The problem is that, in situations like your hypothetical, the worse consequence is still in the future, while the bad consequence of avoiding it is in the present. So people are greatly tempted to convince themselves that the worse consequence won't actually come to pass. That's why I talked about looking at history: in historical scenarios that are similar to your hypothetical, we know not just the shorter term gain of giving the government more power--some particular bad thing got prevented--but the longer term cost--millions of people dying because the government got powerful enough that its screwups were catastrophic.


So, at the wake for my friend's family you are going to give a history lesson on big bad privacy-invading government; "freedom isn't free" or something. I have a hunch that won't play well. (Yes, the idea that our government will do horrific things down the line is abstract to most people. It's fitting a pattern of past behavior by bad governments to our current scenario. Most people don't actually believe that our government is engaging in world-criminal or war-crime behavior that needs to be stopped. The idea that it will turn on its own citizens is pretty far-fetched to them.)

We've probably gone on long enough in this thread, but my feeling is that if you want to get people to fear their government more than the terrorists, you have to make it as personal to them as the fear of terrorism already is. Until somebody can do that well we are all just preaching to the choir here.

And in order to have that conversation, we have to be ready to ask the other, uncomfortable one that I've been posing: "What is X such that privacy invasion is acceptable?" One planeload of people per decade? Per year?

We can ask it with a slightly different thought experiment. "OK the NSA surveillance data allowed us to thwart 5 plots last year; probably saved 200 lives. Turn it off, it's not worth it in the long run." If we replace 200 by X, what is X such that you, President pdonis, let the NSA program survive? How about President dhimes? President ady_ppp or President jkestner? I'm not asking for answers here, but just to consider this as a very real question faced by people who have to make these decisions, and that a whole lot of people would say X = 0 when it comes time to make that decision.
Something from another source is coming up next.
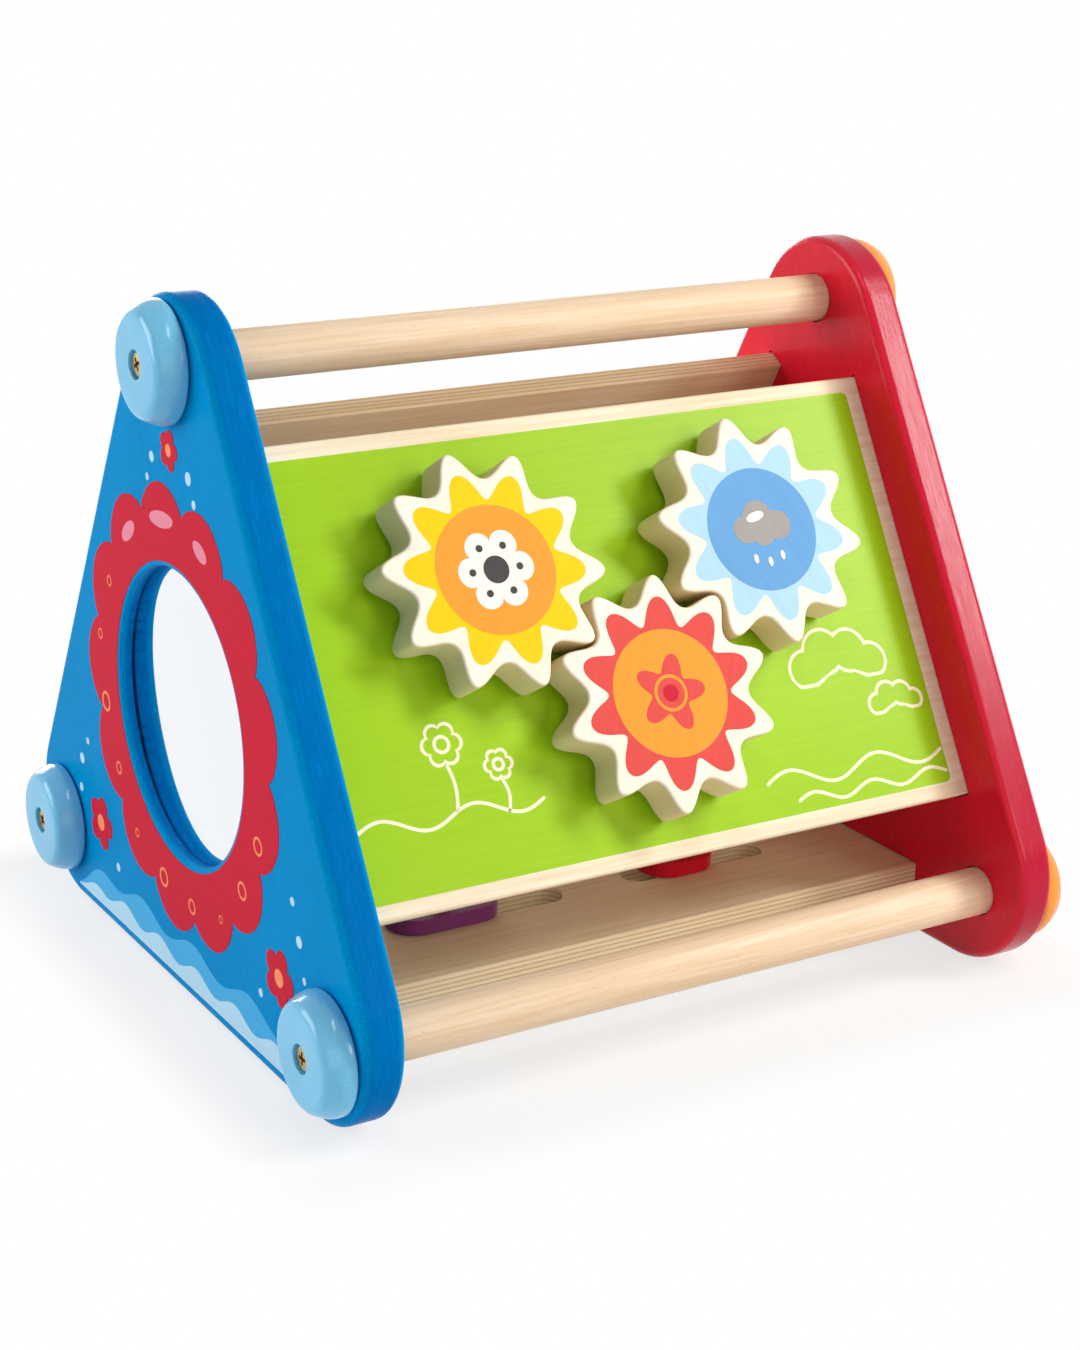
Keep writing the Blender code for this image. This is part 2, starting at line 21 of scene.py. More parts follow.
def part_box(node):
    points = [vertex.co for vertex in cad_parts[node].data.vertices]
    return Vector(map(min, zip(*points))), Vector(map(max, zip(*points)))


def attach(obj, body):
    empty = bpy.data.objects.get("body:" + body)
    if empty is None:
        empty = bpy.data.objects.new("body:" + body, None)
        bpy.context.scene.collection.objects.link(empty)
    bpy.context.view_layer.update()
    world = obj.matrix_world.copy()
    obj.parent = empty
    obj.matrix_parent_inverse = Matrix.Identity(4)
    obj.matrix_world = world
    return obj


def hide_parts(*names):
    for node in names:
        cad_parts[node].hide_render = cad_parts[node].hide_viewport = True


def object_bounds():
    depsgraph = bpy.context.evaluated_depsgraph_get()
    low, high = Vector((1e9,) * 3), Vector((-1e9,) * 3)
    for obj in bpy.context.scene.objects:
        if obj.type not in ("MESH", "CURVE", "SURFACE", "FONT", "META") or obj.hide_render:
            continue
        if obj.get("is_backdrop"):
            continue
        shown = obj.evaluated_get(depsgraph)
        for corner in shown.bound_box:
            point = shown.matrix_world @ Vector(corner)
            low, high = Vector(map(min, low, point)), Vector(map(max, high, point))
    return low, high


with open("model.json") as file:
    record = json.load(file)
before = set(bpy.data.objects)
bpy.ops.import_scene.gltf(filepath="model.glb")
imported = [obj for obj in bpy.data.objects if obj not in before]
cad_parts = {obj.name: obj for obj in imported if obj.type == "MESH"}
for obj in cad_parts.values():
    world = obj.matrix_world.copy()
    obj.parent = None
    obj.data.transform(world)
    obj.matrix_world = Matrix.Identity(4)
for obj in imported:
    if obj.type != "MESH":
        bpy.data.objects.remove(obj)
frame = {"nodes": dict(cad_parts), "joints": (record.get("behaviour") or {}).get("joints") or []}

MM = 0.001
TAU = 2 * math.pi
INK = 0.06 * MM  # thickness of one printed layer, enough to keep two layers apart
WELD = 0.001 * MM  # corners closer than this are one corner
BOARD_WIDTH = 142 * MM
FRAME_BODY = "frame"
DOWEL_NODES = ("top_handle_dowel", "front_dowel", "rear_dowel")
GEAR_COLOURS = ("yellow", "red", "blue")
TILTS = {"gear_board": 60, "bottom_board": 180, "rear_board": 300}  # turn about X, in degrees

Point = tuple[float, float]
Place = tuple[float, float, float]
Loop = list[Point]
Socket = bpy.types.NodeSocket
Tree = bpy.types.NodeTree
GeometryTree = bpy.types.GeometryNodeTree
Material = bpy.types.Material
Piece = bpy.types.Object

log = logging.getLogger("activity_triangle")


class Hue(Enum):
    """The toy's colours, as sRGB hex values."""

    PANEL_BLUE = "008ECE"
    PANEL_RED = "E0122E"
    EDGE_BLUE = "0070BA"
    EDGE_RED = "B80E32"
    CAP_BLUE = "72C6EE"
    CAP_ORANGE = "EE921C"
    PURPLE = "8C3F84"
    GREEN = "A0CE1A"
    SUN_YELLOW = "F2BE2C"
    CREAM = "FBF3D6"
    GEAR_YELLOW = "FFD20A"
    GEAR_ORANGE = "F4A238"
    GEAR_RED = "E4524C"
    GEAR_SKY = "B4DDF6"
    GEAR_BLUE = "6AA6DE"
    STONE_GREY = "A8A29E"
    CHARCOAL = "4A4648"
    WHITE = "F6F4F0"
    MOTIF_RED = "D01F38"
    MOTIF_PINK = "EE93A8"
    MOTIF_SKY = "4DB4EA"
    MOTIF_PALE = "BFE6FA"
    MOTIF_RING = "FF9A6A"


def to_linear(colour: Hue | str) -> tuple[float, float, float, float]:
    """Turn an sRGB hex colour into linear values.

    Args:
        colour: A hue, or six hex digits.

    Returns:
        Linear red, green and blue with an alpha of 1.
    """
    digits = colour.value if isinstance(colour, Hue) else colour
    shares = (int(digits[i : i + 2], 16) / 255 for i in (0, 2, 4))
    linear = [s / 12.92 if s <= 0.04045 else ((s + 0.055) / 1.055) ** 2.4 for s in shares]
    return (*linear, 1.0)


def add_node(tree: Tree, kind: str, inputs: dict | None = None, **settings: object) -> bpy.types.Node:
    """Add a node with its settings and links.

    Args:
        tree: The node tree that gets it.
        kind: The node's type name.
        inputs: Socket name or number to a value, or to the output socket that feeds it.
        **settings: Attributes of the node.

    Returns:
        The new node.
    """
    node = tree.nodes.new(kind)
    for name, value in settings.items():
        setattr(node, name, value)
    for key, value in (inputs or {}).items():
        if isinstance(value, Socket):
            tree.links.new(value, node.inputs[key])
        else:
            node.inputs[key].default_value = value
    return node


def new_material(name: str) -> tuple[Material, Tree, bpy.types.Node]:
    """Make a material with one Principled shader.

    Args:
        name: The material's name.

    Returns:
        The material, its tree and its shader.
    """
    material = bpy.data.materials.new(name)
    material.use_nodes = True
    tree = material.node_tree
    return material, tree, tree.nodes["Principled BSDF"]


def place_on(tree: Tree, plane: Matrix) -> Socket:
    """The shaded point in a plane's own axes."""
    place = add_node(tree, "ShaderNodeTexCoord")
    return add_node(tree, "ShaderNodeMapping", {
        "Vector": place.outputs["Object"], "Location": plane.translation, "Rotation": plane.to_euler(),
    }, vector_type="TEXTURE").outputs[0]


def grain_field(tree: Tree, plane: Matrix, along: float, across: float, detail: float,
                bend: float = 0.4, through: float = 0.0) -> Socket:
    """Noise drawn out along the plane's own x axis, as wood grain is.

    Args:
        tree: The material's tree.
        plane: The piece's own axes, with x along the grain.
        along: Length of one streak, in metres.
        across: Width of one streak, in metres.
        detail: Octaves of the noise.
        bend: How far the streaks wander.
        through: Thickness of one streak along the plane's z axis, or 0 for the same as its width.

    Returns:
        The noise's socket, centred near a half.
    """
    drawn = add_node(tree, "ShaderNodeMapping", {
        "Vector": place_on(tree, plane), "Scale": (1 / along, 1 / across, 1 / (through or across)),
    })
    return add_node(tree, "ShaderNodeTexNoise", {
        "Vector": drawn.outputs[0], "Scale": 1.0, "Detail": detail, "Roughness": 0.6, "Distortion": bend,
    }).outputs[0]


def plane_height(tree: Tree, plane: Matrix) -> Socket:
    """Height of the shaded point over a plane, along the plane's own z axis."""
    return add_node(tree, "ShaderNodeSeparateXYZ", {0: place_on(tree, plane)}).outputs["Z"]


def calculate(tree: Tree, operation: str, *values: Socket | float) -> Socket:
    """One step of arithmetic in a tree, on sockets or numbers."""
    return add_node(tree, "ShaderNodeMath", dict(enumerate(values)), operation=operation).outputs[0]


def blend_colours(tree: Tree, factor: Socket | float, first: Socket | tuple,
                  second: Socket | tuple) -> Socket:
    """Mix two colours and return the output socket."""
    mixed = add_node(tree, "ShaderNodeMix", {0: factor, 6: first, 7: second}, data_type="RGBA")
    return mixed.outputs[2]


def steps_between(tree: Tree, value: Socket, low: float, high: float,
                  top: float = 1.0) -> Socket:
    """Stretch a value so that low becomes 0 and high becomes top, smoothly and clamped."""
    ranged = add_node(tree, "ShaderNodeMapRange", {
        "Value": value, "From Min": low, "From Max": high, "To Min": 0.0, "To Max": top,
    }, interpolation_type="SMOOTHSTEP")
    return ranged.outputs[0]


def shade(colour: Hue | str, factor: float) -> tuple[float, float, float, float]:
    """A linear colour made darker (below 1) or lighter (above 1)."""
    red, green, blue, _ = to_linear(colour)
    return (min(red * factor, 1), min(green * factor, 1), min(blue * factor, 1), 1.0)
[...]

I think Obama might be one of those.

NB I'm actually in pretty good agreement with you on the privacy debate, but I think that concrete questions like these need to be discussed.


> at the wake for my friend's family you are going to give a history lesson on big bad privacy-invading government

Why in the world would I want to do that at the wake? Do you insist on stating all of your personal beliefs to everyone on every occasion?
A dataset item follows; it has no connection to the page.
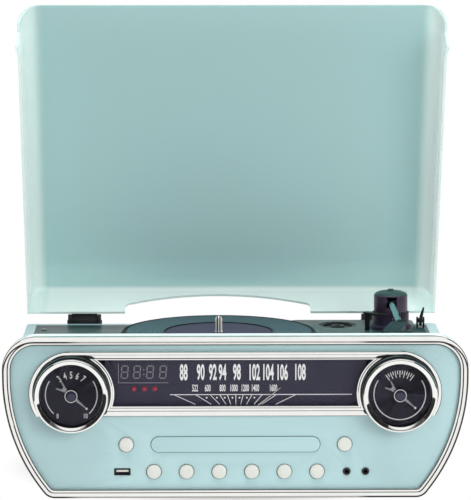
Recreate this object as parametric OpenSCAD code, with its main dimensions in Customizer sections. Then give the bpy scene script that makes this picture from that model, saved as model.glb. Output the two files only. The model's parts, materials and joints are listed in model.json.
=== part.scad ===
// Stereo music centre: a rounded cabinet with a radio dial and two big knobs
// on its front, a disc tray, a record player on its deck and a hinged lid.
// X runs left to right, the front faces -Y, and the feet stand on Z = 0.
// Depths such as case_d are counted back from the front of the trim ring.

/* [Cabinet] */
// Width of the front
front_w = 430; // [420:1:440]
// Height of the top of the front above the table
front_top = 158.5; // [156:0.5:159]
// Height of the rubber feet
foot_h = 7; // [6:0.5:10]
// Radius of the front's upper corners
corner_r = 31; // [26:1:34]
// Radius of the bulging sides
side_r = 174; // [170:1:190]
// Radius of the front's lower corners
base_corner_r = 13; // [11:1:16]
// Depth of the cabinet
case_d = 336; // [334:1:350]
// Wall of the cabinet
case_wall = 4; // [3:0.5:5]
// Depth of the hood behind the front
hood_d = 23; // [22:0.5:28]
// Thickness of the wall that closes the hood above the deck
hood_back_t = 3.5; // [2.5:0.5:4]
// How far the hood sits inside the trim ring's outline
hood_step = 0.8; // [0.4:0.1:1.5]
// How far the body behind the hood is stepped in on each side
body_step = 4; // [3:0.5:6]

/* [Front] */
// Width of the trim ring's outer band
ring_outer_w = 5; // [4:0.5:6]
// Width of the trim ring's inner band
ring_inner_w = 2.8; // [2:0.2:4]
// Step between the two bands
ring_step = 1.2; // [0.5:0.1:2]
// Depth at which the panel lies behind the ring's front
panel_y = 3.5; // [3:0.25:4]
// Thickness of the front panel
panel_t = 2.5; // [2:0.25:3]
// Height of the knobs' axes
dial_z = 105.6; // [104:0.2:107]
// Distance of each knob's axis from the side of the front
knob_in = 64; // [60:1:67]
// Outer radius of the bezel's rings round the knobs
bezel_r = 39.4; // [38:0.2:41]
// Height of the upper edge of the dial window
window_top = 136.7; // [134:0.5:138]
// Height of the lower edge of the dial window
window_bottom = 93.5; // [92:0.5:96]
// Width of the bezel's upper band
bezel_top_w = 7.7; // [6:0.1:8]
// Width of the bezel's lower band
bezel_low_w = 9.2; // [8:0.1:10]
// How far the bezel's front stands before the ring's front
bezel_out = 1; // [0.5:0.1:2]
// Height of the row with the disc tray
row1_z = 57; // [56:0.5:58]
// Height of the lower row
row2_z = 31.3; // [30:0.1:33]

/* [Knobs] */
// Outer radius of the knobs
knob_r = 34.5; // [33:0.1:35]
// Width of a knob's chrome ring
knob_ring_w = 5.3; // [4.5:0.1:6]
// How far the knobs stand before the ring's front
knob_out = 16; // [15:0.5:20]
// Radius of a knob's shaft
shaft_r = 3; // [2.5:0.1:3.2]
// Length of the pointer
pointer_len = 19; // [16:1:24]
// Angle of the pointer, clockwise from straight up
pointer_a = 131; // [0:1:359]

/* [Dial] */
// Length of the dial's needle
needle_len = 53; // [48:1:54]
// Angle of the needle, clockwise from straight up
needle_a = 51.5; // [-60:0.5:62]
// How far the needle's axis lies below the window
needle_drop = 17; // [16:0.5:18]
// Radius of the drum on the needle's shaft
needle_drum_r = 12; // [11:0.5:13]

/* [Buttons] */
// Radius of a push button
button_r = 6.65; // [6:0.05:7]
// Gap round a push button
button_gap = 0.6; // [0.4:0.1:0.9]
// Distance of the upper buttons from the middle
button_x1 = 101; // [98:0.5:104]
// Distance between buttons in the lower row
button_pitch = 30.2; // [28:0.1:31]
// Travel of a button
button_travel = 1.5; // [1:0.1:1.5]

/* [Disc player] */
// Width of the tray's door
door_w = 156; // [150:1:158]
// Height of the tray's door
door_h = 14.3; // [13.5:0.1:15]
// Gap round the door
door_gap = 0.3; // [0.2:0.05:0.5]
// Radius of the tray's well for a disc
disc_r = 61; // [60.5:0.25:62]
// Length of the tray
tray_len = 144.5; // [142:0.5:148]

/* [Sockets] */
// Radius of the bore of the two 3.5 mm jacks
jack_bore_r = 1.8; // [1.78:0.01:1.85]
// Distance of the first jack from the middle
jack_x1 = 103; // [101:0.5:106]
// Distance of the second jack from the middle
jack_x2 = 120.4; // [116:0.2:124]
// Distance of the serial bus socket from the middle
usb_x = 104.8; // [103:0.2:108]
// Height of the sockets in the back
rear_socket_z = 60; // [50:1:70]

/* [Deck] */
// Height of the deck's top
deck_z = 114; // [112:0.5:115]
// Thickness of the deck
deck_t = 3; // [2.5:0.5:3.5]
// Width of the cabinet's rim beside the deck
rim_w = 10; // [8:0.5:12]
// Depth of the cabinet's rim behind the deck
rim_back = 8; // [6:0.5:9]
// Height of the plateau that carries the arm
plateau_h = 5.5; // [5:0.5:6.5]
// Left edge of the plateau
plateau_x0 = 60; // [55:1:65]
// Distance of the plateau's right edge from the side of the front
plateau_in = 29; // [27:1:31]
// Front edge of the plateau
plateau_y0 = 60; // [50:1:66]

/* [Platter] */
// Place of the spindle across the deck
spindle_x = -14; // [-16:1:-12]
// Distance of the spindle from the cabinet's back
spindle_back = 124; // [122:1:126]
// Radius of the spindle's free end
spindle_r = 3.55; // [3.5:0.01:3.6]
// Radius of the spindle inside the platter
spindle_low_r = 4.2; // [4:0.1:4.5]
// Height of the spindle's tip
spindle_top = 143; // [140:0.5:146]
// Radius of the platter
platter_r = 97.5; // [94:0.5:98.5]
// Height of the platter's underside above the deck
platter_lift = 3.5; // [3:0.1:4]
// Thickness of the platter at its rim
platter_t = 7.7; // [7:0.1:8]
// Thickness of the mat
mat_t = 2.5; // [2:0.1:3]
// Radius of the ring under the platter that the belt drives
drive_ring_r = 66; // [62:1:68]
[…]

Anyway, I already suggested what to tell your friend, and it wasn't anything like this.

> my feeling is that if you want to get people to fear their government more than the terrorists, you have to make it as personal to them as the fear of terrorism already is.

Sure, that's easy: just describe what a Nazi or Soviet concentration camp was like, and ask, how would you like to live in one of those? The only reason that might seem less "personal" to people these days is that 9/11 happened more recently than WWII or the Cold War. But that's not a rational reason to fear terrorism more than excessive government power.
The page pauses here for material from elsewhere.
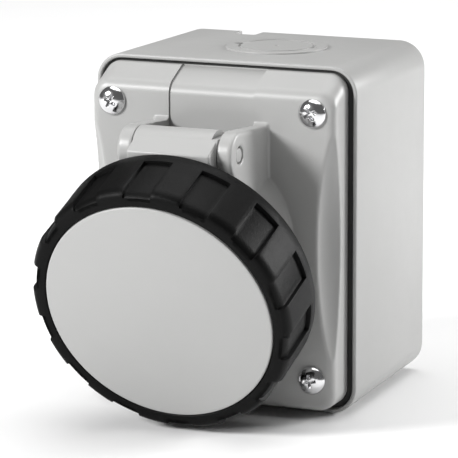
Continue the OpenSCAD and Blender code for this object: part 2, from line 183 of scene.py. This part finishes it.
def feed(shader, **inputs):
    """Wires or constants into the shader's sockets, named with _ for a space."""
    for name, value in inputs.items():
        socket = shader.inputs[name.replace("_", " ")]
        if isinstance(value, Wire):
            value.tree.links.new(value.socket, socket)
        else:
            socket.default_value = value


def moulded(name, dark, light, gloss, grain, grain_size):
    """Moulded plastic: slow colour drift, patchy sheen and the fine spark-eroded grain."""
    material, shader, place = new_finish(name)
    drift = place.noise(28, 3)
    sheen = place.noise(160, 4, 0.6)
    texture = place.noise(grain_size, 2, 0.65)
    flow = place.noise(45, 2)
    height = texture * 0.8 + flow * 0.2
    bump = place.node("ShaderNodeBump", {}, {"Strength": grain, "Distance": 0.0003,
                                             "Height": height})
    feed(shader, Base_Color=drift.blend(dark, light), Normal=bump,
         Roughness=sheen.between(gloss - 0.04, gloss + 0.05), IOR=1.5)
    return material


bpy.ops.object.select_all(action="DESELECT")
bpy.ops.mesh.primitive_cube_add(size=1, location=(0, -box_size.y / 2, 0), scale=box_size)
wall_box = start_piece("wall_box")
pick("FACE", lambda face: face.normal.y > 0.9)
bpy.ops.transform.resize(value=front_taper)
pick("EDGE", lambda edge: abs(edge.verts[0].co.y - edge.verts[1].co.y) > box_size.y / 2)
bpy.ops.mesh.bevel(offset=box_corner, segments=12)
pick("FACE", lambda face: face.normal.y < -0.9)
bpy.ops.mesh.inset(thickness=rim_wall)
bpy.ops.mesh.extrude_region_move(TRANSFORM_OT_translate={"value": (0, shelf_depth, 0)})
bpy.ops.mesh.inset(thickness=shelf_wall)
bpy.ops.mesh.extrude_region_move(
    TRANSFORM_OT_translate={"value": (0, box_size.y - shelf_depth - back_wall, 0)})
bpy.ops.object.mode_set(mode="OBJECT")
finish_with(wall_box, "BEVEL", width=rim_round, segments=3, limit_method="ANGLE",
            angle_limit=math.radians(50))

knock_x, knock_y = 4.5 * mm, -box_size.y / 2
knock_r, pad_r, pad_up = 12.5 * mm, 17 * mm, 0.3 * mm
groove_r, mark_r, mark_out, centre_r = 0.5 * mm, 2.4 * mm, 0.7 * mm, 0.7 * mm
top = box_size.z / 2
bpy.ops.object.select_all(action="DESELECT")
bpy.ops.mesh.primitive_cylinder_add(vertices=96, radius=pad_r, depth=1.3 * mm,
                                    location=(knock_x, knock_y, top + pad_up - 0.65 * mm))
pad = start_piece("pad")
pick("EDGE", lambda edge: min(v.co.z for v in edge.verts) > top)
bpy.ops.mesh.bevel(offset=0.22 * mm, segments=3)
bpy.ops.object.mode_set(mode="OBJECT")
cut(wall_box, pad, "UNION")

bpy.ops.object.select_all(action="DESELECT")
bpy.ops.mesh.primitive_torus_add(major_segments=96, minor_segments=12, major_radius=knock_r,
                                 minor_radius=groove_r,
                                 location=(knock_x, knock_y, top + 0.25 * mm))
cut(wall_box, bpy.context.object)
for side in (-1, 1):
    bpy.ops.object.select_all(action="DESELECT")
    bpy.ops.mesh.primitive_cylinder_add(
        vertices=3, radius=mark_r, depth=3 * mm, rotation=(0, 0, -side * math.pi / 2),
        location=(knock_x + side * (knock_r + mark_out), knock_y, top + 0.2 * mm))
    cut(wall_box, bpy.context.object)
bpy.ops.object.select_all(action="DESELECT")
bpy.ops.mesh.primitive_uv_sphere_add(segments=24, ring_count=12, radius=centre_r,
                                     location=(knock_x, knock_y, top + 0.35 * mm))
cut(wall_box, bpy.context.object)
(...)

(For extra credit, you could describe how the Nazis came to power in Germany: they were voted in by a democratic election.)

> the NSA surveillance data allowed us to thwart 5 plots last year; probably saved 200 lives.

But the problem is that, while the President gets to see these numbers, we the people don't. They're secret. So the decision can't be made as a public decision where we can have a debate and then vote. It has to be made unilaterally by the very small number of people who actually have the relevant data.

Also, phrasing the question as "how large must X be for the program to survive" forecloses the possibility of finding other ways to save the same number of lives, without sacrificing everyone's privacy.


Why in the world would I want to do that at the wake?

That was your answer to the question I posed. You keep wanting removed conversations- that's the easy part. The hard part is what do you say when you have to look someone in the eye and explain yourself.

But the problem is that, while the President gets to see these numbers, we the people don't. They're secret. So the decision can't be made as a public decision where we can have a debate and then vote.

Precisely! That's why we have to be willing to discuss it also. Otherwise they have to make the determination and we all get to sit back and throw rocks at them. That's easy and cowardly for us, and not really good for them.

Also, phrasing the question as "how large must X be for the program to survive" forecloses the possibility of finding other ways to save the same number of lives, without sacrificing everyone's privacy.

No, nothing about this is mutually exclusive with (to?) working on better ways to keep us safe that help us keep our privacy. Of course, it would be difficult to regain that privacy, but I would definitely want sunset clauses built into any program or laws the I (as President dhimes) would sign off on.


> That was your answer to the question I posed.

It most certainly was not. I said you could tell your friend that you're sorry and you hope the people responsible are caught and punished. I said nothing about giving a speech at the wake on the dangers of giving up privacy. You said it wouldn't play well, which is of course true; but that's precisely why you don't want to have that discussion at a wake. You want to have it when there's no immediate issue at hand, so people can be reasonably objective.

> The hard part is what do you say when you have to look someone in the eye and explain yourself.

If your friend comes and asks you point blank why you're against giving up privacy, given what happened to his family, then you have to answer him, yes. But that is worlds different from making a speech, unprompted, at a wake.

If he asks you, your honest answer would have to be that, while you are sorry about his family and hope that the people responsible are caught and punished, you still believe that, in the long run, the dangers of excessive government power are greater than the dangers of terrorism. (That's assuming, of course, that you actually do believe that. But if not, what's the point of the hypothetical?) What else can you say? Your friend probably won't like it, but he's your friend; you've got to be honest with him.

> That's why we have to be willing to discuss it also.

You're missing the point. We can't discuss it because we don't know the facts. And we can't be told the facts because, if there is any benefit to the surveillance, making public how much benefit we get would destroy the benefit. That's why all of these activities are kept secret in the first place.

> Otherwise they have to make the determination and we all get to sit back and throw rocks at them.

We can, but nothing forces us to. Anyone who believes it's worth it for the government to do mass surveillance, and any other covert activities for that matter, has to also be willing to not criticize decisions made based on data that can't be made public. Otherwise they're just a hypocrite who wants the benefits without the costs. I would say that the main source of hypocrisy about that is not individual citizens, but the press.